The “two-temperature” approach is also useful in calibration when relatively large chambers are required for either quantity of probes or physical size of sensors such as hygrothermographs. Parameter will provide a precise control and tight uniformity, but the calibration chamber will require a precise humidity standard to provide the accuracy of the readings. A chilled mirror hygrometer or precise psychrometer is generally used to provide the humidity reading. The humidity standard can be utilized as the control probe or just as a monitoring standard.
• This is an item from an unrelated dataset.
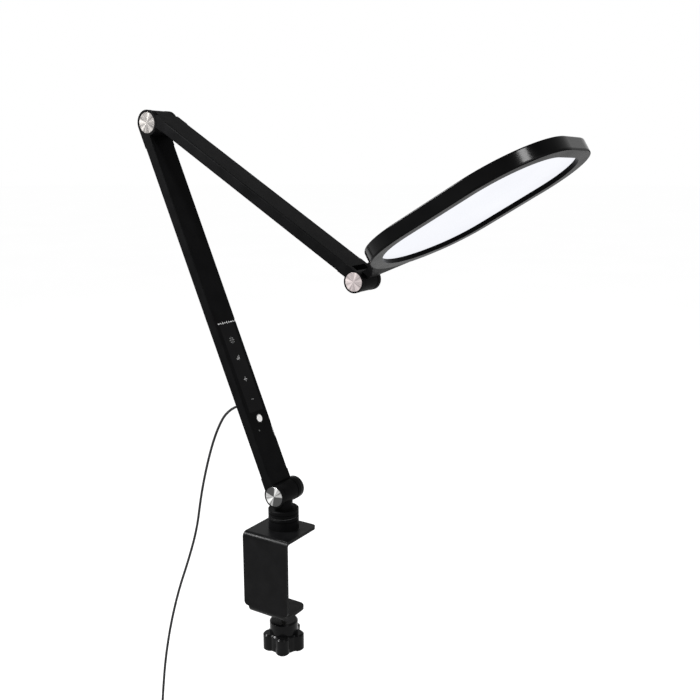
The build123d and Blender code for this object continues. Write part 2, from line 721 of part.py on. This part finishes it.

Parameters standard control sensor is a digital probe supplied by Rotronic. Parameter’s controller is equipped with a single-line serial data input port developed specifically to communicate with the Rotronic probe and allows direct digital input from the sensor. Since the data is already in digital format the controller does not corrupt the data in any way allowing the temperature / RH probe to be calibrated off-site against a traceable reference standard, then re-installed in the chamber while retaining traceability. This feature reduces down-time and cost associated with standard humidity calibrations. Limitations to the Parameter “two temperature” approach include:

  • Range – dew point must be above freezing or a desiccant dryer must be incorporated into the control scheme.
  • Ramp Rates – larger saturator water volumes stabilize control but increase the time to ramp dew points.
  • Requires a humidity sensor.
  • Is not a primary standard.

The “two temperature” approach to humidity control an excellent solution for larger volume control requirements. Accuracy is sensor dependent, but the approach allows for exceptional control and uniformity specifications.